Published onApr 19, 2019
Susan Rothstein

I came to MIT in the fall of 1979, and so am very much part of the LGB (Lectures on Government and Binding) generation. We listened as Noam developed the material in class, and read the book in manuscript, aware of the privilege that this was. At the beginning, I was too shy and too conscious of my own ignorance to dare to go to Noam’s Thursday afternoon lectures, but after a while, the total silence and the absence of people in Building 20 during his classes made me realise that I was missing something important, and I started going along with everyone else, resigning myself to not understanding a lot, and responding to the challenge of trying to follow him wherever he went. For me, LGB was, and still remains, inspiring. It is to my mind the fullest expression of the idea that the felicity of sentences is the result of their meeting a range of complex, sometimes independent but nonetheless, interlocking conditions which constrain a range of phenomena, including but not restricted to number of arguments, position of arguments and dislocation of arguments. I moved out of studying syntax and into semantics and the syntax/semantics interface, but LGB remains inspiring in part because it provides tools that can be used to explore and express the relation between purely syntactic constraints and constraints which are grounded in semantic concepts, a topic which fascinated me then and continues to fascinate me now. Given my concerns, it was natural that Jim Higginbotham would be my dissertation advisor, but Noam was a committee member, and read and commented with care, drawing out for me the consequences of my own thinking that I hadn’t until then, been aware of and pushing me always further.

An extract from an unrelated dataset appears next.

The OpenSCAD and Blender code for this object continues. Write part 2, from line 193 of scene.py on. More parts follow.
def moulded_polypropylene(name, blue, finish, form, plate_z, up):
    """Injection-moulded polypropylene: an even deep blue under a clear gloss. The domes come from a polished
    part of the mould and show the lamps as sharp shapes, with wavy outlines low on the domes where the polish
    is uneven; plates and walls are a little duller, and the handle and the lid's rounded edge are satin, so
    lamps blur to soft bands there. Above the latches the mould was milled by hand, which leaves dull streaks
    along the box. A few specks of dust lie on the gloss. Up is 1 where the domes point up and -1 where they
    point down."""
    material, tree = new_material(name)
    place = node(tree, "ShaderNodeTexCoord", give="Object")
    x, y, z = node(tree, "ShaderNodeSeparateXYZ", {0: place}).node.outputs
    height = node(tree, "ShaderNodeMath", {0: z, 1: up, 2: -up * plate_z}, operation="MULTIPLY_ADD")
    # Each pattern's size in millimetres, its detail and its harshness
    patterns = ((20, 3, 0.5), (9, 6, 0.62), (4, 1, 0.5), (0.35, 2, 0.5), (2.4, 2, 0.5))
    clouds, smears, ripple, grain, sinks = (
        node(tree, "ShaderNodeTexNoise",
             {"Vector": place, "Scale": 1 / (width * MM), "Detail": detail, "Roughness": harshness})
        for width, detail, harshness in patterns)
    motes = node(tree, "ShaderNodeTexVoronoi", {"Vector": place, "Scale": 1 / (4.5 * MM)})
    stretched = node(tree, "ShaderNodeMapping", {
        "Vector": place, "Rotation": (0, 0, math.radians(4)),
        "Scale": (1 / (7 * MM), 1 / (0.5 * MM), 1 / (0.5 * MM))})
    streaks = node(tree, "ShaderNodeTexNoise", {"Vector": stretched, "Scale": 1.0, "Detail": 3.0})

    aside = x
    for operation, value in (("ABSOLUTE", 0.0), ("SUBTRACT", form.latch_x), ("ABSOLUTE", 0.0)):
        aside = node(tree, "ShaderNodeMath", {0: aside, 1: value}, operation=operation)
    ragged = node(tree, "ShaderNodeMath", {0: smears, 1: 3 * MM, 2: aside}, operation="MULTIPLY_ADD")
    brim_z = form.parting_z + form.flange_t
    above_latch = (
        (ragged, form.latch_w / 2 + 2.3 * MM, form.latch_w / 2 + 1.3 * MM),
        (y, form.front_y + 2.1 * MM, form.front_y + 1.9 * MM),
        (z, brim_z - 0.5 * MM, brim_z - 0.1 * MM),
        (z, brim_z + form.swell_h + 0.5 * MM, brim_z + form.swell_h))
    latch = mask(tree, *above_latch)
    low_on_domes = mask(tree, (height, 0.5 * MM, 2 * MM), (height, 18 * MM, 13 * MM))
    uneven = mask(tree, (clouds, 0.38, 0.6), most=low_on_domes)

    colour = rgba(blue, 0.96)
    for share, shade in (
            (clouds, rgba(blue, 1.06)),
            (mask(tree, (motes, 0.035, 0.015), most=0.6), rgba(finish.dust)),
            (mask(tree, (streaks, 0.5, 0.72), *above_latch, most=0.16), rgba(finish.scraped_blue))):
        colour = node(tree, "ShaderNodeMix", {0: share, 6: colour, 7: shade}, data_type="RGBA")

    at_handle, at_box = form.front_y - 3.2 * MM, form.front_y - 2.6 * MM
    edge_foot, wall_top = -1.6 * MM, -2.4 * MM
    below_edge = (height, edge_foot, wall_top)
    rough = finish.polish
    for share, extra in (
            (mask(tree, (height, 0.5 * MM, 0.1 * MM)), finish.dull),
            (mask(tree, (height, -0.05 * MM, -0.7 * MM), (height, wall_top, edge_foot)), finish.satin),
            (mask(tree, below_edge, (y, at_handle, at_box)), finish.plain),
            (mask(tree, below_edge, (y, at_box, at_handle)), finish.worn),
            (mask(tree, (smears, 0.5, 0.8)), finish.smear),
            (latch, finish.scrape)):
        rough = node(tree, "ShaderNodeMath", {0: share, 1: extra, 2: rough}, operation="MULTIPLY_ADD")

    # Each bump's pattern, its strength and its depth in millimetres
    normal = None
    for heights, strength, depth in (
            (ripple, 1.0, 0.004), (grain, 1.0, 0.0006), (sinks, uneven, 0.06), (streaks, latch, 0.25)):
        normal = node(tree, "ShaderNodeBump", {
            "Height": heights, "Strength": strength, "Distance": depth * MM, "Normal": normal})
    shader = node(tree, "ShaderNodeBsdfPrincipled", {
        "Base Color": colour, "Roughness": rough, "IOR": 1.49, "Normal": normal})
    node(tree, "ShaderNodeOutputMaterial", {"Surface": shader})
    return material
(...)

I haven’t seen much of Noam since I left MIT. I moved to Israel, and he gave me good advice about who to look out for and talk to. He visited Israel in 1987, when I heard him speak brilliantly on both linguistics and politics. In 1990–1991, on sabbatical at MIT, I shared with him my horror and fears about the Gulf War. Much later, in 2004, I introduced him to my 7-year-old daughter at the LSA, (which later, when she became politically active, gained her much kudos among her anarchist friends). And in 2013, I was very happy to be able to exploit a visit to Harvard to come and say hallo to Noam, and also, of course, to Morris. Noam’s influence, though, is far beyond what this suggests. Beyond what I learned about syntax, I learned from Noam the sheer thrill of thinking hard, the aesthetic pleasure in constructing an insightful theoretical explanation for confusing data, and the centrality of the notion of explanation. And, by example, Noam hammered home the fundamental lesson that critical and evaluative thinking is not just a professional activity, but also an activity that must power every aspect of our lives.

Happy Birthday, Noam. Ad me’ah ve-esrim shana!